### Do this
Look for "shown" in each line of the entries, and return the matching lines.

Data entries:
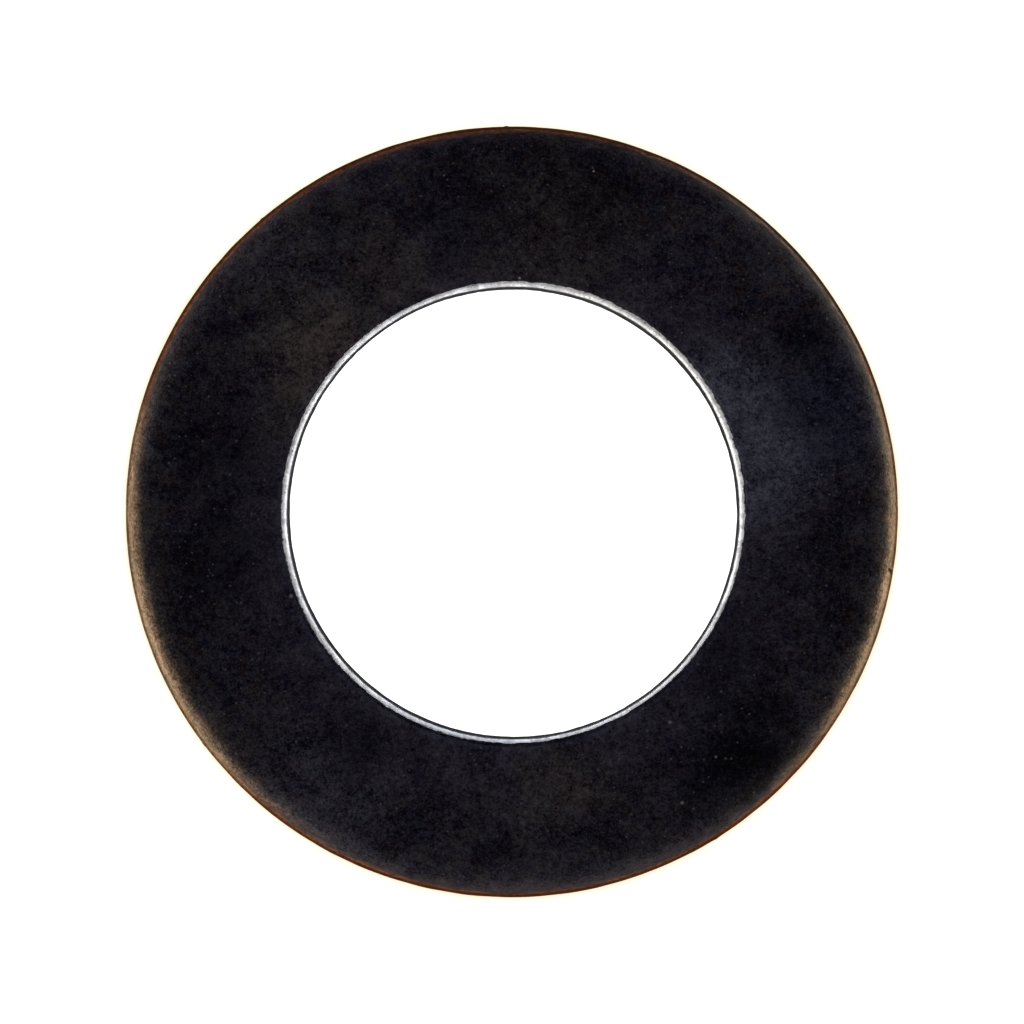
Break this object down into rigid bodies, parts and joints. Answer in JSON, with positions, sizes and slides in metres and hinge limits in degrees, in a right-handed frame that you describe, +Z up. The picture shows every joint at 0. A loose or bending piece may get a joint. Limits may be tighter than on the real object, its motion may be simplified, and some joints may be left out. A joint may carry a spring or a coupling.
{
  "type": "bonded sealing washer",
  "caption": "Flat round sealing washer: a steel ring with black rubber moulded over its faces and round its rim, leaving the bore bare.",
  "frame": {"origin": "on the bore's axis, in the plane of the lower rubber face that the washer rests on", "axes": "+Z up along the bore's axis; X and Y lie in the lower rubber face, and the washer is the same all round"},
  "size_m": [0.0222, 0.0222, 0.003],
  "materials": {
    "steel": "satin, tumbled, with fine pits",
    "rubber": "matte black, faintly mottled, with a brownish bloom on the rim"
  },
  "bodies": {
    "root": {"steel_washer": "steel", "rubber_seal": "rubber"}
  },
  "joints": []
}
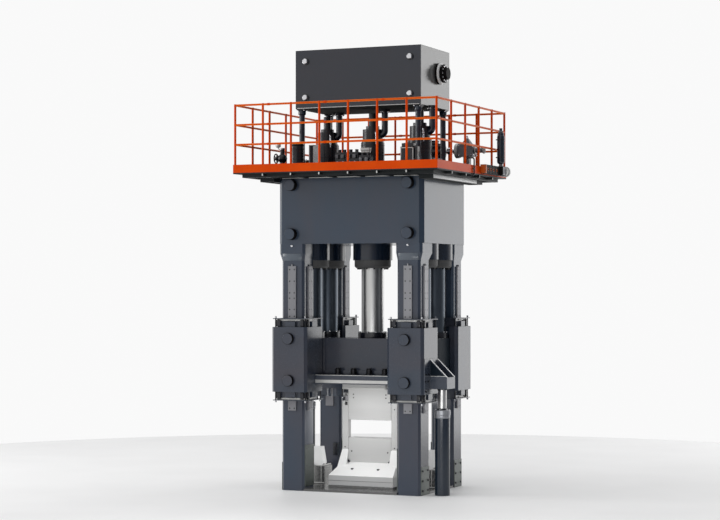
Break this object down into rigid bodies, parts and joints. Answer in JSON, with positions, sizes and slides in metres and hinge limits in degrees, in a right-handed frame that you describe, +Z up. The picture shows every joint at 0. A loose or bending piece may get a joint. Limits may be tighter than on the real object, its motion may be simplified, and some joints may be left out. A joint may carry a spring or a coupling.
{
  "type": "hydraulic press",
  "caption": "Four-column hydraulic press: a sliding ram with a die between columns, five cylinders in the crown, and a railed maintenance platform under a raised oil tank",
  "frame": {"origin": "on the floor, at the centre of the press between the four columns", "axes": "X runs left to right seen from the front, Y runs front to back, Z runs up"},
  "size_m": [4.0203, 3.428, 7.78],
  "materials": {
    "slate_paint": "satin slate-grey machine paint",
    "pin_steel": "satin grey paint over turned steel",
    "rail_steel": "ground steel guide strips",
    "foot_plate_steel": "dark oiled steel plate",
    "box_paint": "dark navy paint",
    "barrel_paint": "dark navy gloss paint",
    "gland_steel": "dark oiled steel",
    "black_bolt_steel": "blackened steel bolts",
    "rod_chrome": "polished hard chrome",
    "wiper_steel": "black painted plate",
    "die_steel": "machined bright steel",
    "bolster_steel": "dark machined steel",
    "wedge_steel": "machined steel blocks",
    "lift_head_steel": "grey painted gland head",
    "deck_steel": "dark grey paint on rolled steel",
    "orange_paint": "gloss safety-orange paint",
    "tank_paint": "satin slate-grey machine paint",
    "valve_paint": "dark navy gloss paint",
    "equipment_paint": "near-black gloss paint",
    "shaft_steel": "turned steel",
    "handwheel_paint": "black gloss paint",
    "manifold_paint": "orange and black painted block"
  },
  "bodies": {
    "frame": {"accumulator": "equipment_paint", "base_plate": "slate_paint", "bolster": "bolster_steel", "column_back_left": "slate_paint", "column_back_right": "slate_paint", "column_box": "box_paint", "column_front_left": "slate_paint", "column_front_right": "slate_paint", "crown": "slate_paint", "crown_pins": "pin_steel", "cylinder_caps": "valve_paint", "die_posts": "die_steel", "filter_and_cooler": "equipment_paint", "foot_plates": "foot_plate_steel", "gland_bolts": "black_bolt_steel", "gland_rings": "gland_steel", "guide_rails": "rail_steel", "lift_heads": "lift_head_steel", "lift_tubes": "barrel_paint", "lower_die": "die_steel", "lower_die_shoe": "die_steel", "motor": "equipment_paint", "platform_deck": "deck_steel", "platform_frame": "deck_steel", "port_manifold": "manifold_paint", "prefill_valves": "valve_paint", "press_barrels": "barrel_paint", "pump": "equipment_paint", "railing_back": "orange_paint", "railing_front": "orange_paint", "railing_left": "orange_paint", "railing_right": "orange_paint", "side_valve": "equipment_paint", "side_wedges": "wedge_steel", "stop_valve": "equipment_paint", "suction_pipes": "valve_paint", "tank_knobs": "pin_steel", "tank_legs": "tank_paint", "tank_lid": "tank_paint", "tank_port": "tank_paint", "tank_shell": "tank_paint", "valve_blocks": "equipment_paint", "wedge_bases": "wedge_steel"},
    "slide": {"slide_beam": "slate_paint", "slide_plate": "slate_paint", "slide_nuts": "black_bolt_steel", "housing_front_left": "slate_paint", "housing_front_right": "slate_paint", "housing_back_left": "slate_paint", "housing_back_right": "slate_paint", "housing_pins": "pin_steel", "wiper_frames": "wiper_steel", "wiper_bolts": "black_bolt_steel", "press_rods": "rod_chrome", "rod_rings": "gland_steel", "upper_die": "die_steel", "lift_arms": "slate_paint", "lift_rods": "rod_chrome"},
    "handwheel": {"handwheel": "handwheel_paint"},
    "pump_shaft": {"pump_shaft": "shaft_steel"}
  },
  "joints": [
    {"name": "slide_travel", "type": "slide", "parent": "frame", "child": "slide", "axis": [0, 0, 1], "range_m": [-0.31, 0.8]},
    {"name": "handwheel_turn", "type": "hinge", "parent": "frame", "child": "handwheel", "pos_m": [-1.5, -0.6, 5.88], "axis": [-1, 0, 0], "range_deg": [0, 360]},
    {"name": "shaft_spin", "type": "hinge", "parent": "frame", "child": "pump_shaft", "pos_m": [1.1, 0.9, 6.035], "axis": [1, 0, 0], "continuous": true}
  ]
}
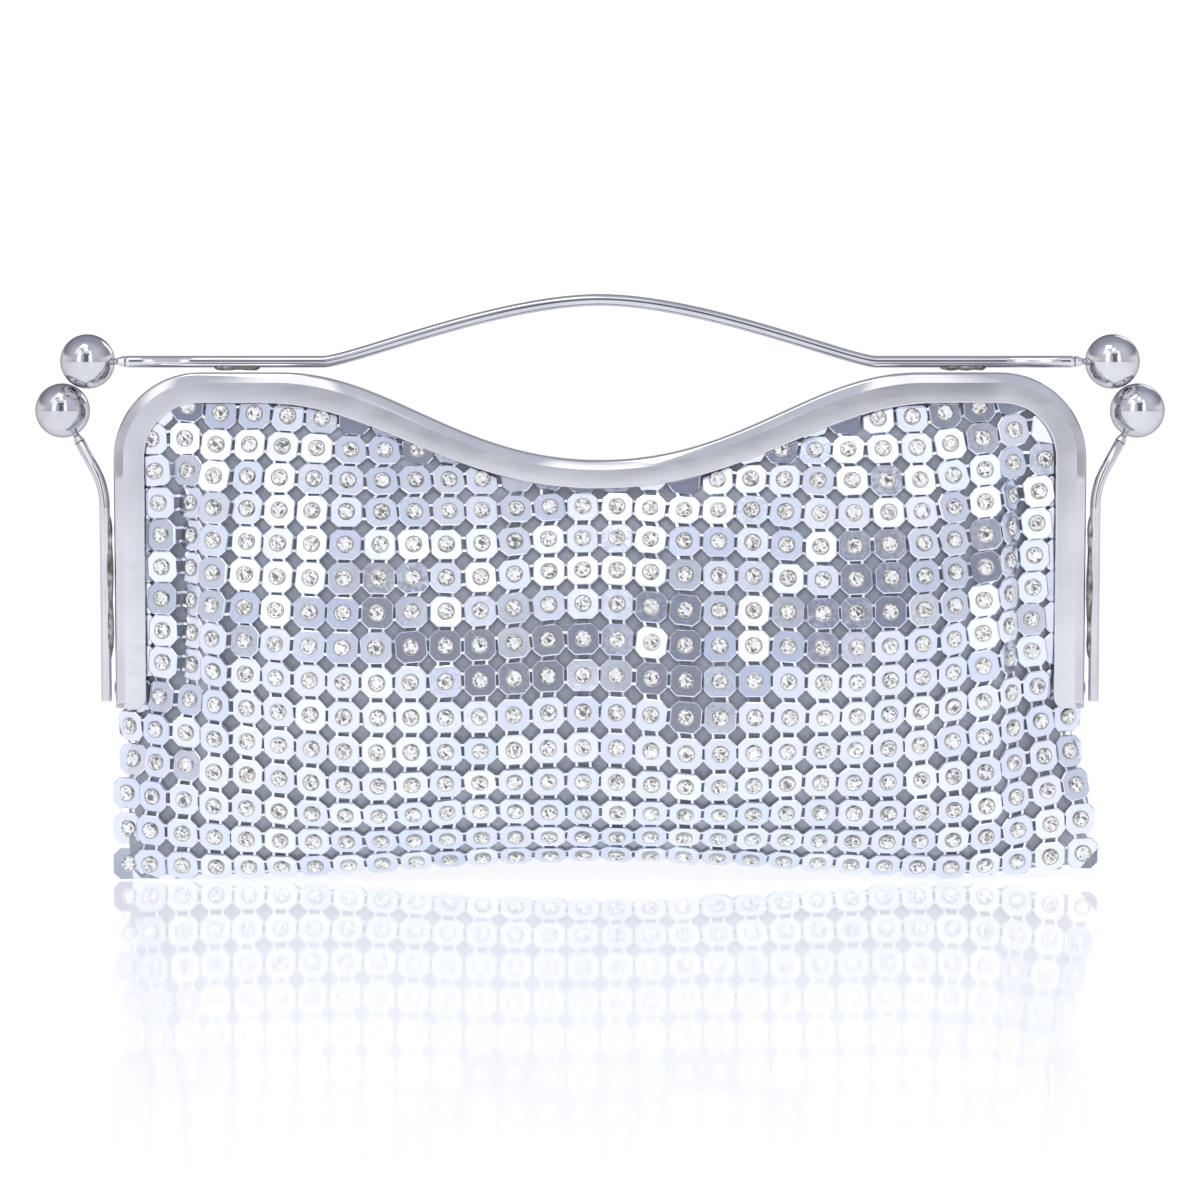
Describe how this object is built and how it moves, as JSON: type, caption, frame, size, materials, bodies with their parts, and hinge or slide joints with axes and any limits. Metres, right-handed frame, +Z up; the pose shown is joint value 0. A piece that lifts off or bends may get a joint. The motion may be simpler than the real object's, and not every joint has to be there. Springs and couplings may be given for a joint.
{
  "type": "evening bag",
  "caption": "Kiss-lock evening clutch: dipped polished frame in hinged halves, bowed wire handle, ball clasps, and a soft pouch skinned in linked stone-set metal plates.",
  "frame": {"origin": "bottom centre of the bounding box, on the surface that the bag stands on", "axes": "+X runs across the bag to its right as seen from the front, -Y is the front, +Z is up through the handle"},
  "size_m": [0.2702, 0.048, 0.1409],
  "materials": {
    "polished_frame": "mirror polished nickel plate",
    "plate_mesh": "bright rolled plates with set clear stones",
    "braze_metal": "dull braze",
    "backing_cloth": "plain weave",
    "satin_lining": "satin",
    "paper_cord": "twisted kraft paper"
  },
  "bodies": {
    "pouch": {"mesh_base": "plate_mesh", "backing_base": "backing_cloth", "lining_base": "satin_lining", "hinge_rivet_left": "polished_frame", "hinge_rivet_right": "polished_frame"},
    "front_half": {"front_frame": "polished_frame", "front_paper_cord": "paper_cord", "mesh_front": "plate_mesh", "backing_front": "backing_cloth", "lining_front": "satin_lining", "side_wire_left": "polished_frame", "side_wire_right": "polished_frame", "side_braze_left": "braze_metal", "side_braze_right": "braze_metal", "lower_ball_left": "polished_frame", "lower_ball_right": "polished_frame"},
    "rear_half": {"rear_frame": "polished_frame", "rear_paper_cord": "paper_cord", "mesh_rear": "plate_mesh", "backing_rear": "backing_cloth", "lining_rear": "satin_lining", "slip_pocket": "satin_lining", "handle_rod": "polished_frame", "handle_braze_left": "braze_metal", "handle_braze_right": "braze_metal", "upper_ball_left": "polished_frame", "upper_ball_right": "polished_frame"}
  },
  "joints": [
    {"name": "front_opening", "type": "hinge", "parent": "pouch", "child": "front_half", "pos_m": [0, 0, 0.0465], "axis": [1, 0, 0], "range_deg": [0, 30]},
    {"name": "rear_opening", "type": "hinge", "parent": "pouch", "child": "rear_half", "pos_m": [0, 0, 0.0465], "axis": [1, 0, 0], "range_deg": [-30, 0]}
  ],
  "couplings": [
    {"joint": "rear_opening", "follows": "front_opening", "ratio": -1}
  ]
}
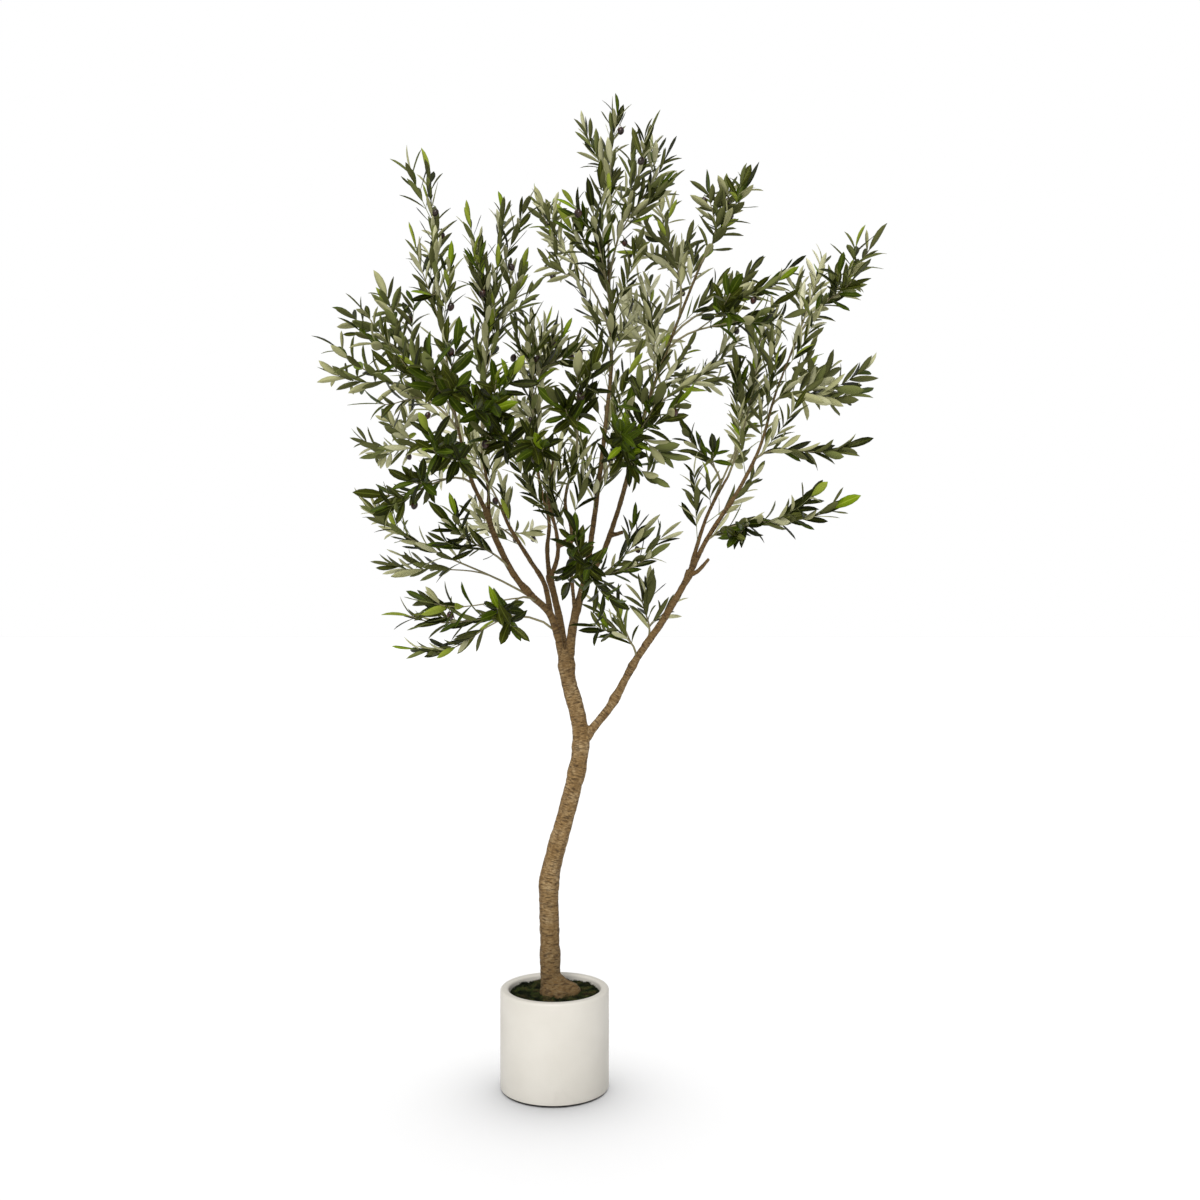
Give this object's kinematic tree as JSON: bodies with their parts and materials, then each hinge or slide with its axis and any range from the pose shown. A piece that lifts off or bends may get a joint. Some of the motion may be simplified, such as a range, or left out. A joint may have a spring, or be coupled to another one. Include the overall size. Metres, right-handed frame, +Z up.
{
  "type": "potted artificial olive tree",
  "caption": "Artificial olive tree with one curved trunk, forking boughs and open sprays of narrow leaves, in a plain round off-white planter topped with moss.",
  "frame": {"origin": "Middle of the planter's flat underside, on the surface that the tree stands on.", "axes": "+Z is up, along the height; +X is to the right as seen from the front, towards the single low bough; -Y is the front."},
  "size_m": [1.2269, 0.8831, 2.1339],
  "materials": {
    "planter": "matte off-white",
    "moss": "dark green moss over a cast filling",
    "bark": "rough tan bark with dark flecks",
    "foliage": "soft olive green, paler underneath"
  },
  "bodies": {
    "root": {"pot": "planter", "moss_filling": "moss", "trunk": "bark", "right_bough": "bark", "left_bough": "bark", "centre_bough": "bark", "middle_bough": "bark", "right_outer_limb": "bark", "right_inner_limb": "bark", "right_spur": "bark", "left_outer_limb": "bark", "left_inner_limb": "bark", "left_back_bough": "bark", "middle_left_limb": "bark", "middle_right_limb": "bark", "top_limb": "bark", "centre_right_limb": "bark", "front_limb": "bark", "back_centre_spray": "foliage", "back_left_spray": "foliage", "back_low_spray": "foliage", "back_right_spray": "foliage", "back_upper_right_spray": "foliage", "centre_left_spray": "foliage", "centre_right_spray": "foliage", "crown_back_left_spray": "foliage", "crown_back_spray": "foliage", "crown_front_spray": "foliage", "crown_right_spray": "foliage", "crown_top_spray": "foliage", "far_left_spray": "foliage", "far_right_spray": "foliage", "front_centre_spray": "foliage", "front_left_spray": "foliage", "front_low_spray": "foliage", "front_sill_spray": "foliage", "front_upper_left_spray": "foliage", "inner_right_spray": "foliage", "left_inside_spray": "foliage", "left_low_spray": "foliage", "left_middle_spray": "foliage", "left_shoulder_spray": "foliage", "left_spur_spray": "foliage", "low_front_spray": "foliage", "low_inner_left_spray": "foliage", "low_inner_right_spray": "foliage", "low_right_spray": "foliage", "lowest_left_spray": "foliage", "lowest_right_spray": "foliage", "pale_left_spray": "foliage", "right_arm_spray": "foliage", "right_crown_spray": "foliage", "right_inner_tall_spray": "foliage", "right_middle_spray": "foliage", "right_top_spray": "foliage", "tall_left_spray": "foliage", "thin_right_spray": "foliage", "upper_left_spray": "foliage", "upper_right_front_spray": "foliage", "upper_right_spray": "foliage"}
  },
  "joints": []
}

### Full solution
Describe how this object is built and how it moves, as JSON: type, caption, frame, size, materials, bodies with their parts, and hinge or slide joints with axes and any limits. Metres, right-handed frame, +Z up; the pose shown is joint value 0. A piece that lifts off or bends may get a joint. The motion may be simpler than the real object's, and not every joint has to be there. Springs and couplings may be given for a joint.
Give this object's kinematic tree as JSON: bodies with their parts and materials, then each hinge or slide with its axis and any range from the pose shown. A piece that lifts off or bends may get a joint. Some of the motion may be simplified, such as a range, or left out. A joint may have a spring, or be coupled to another one. Include the overall size. Metres, right-handed frame, +Z up.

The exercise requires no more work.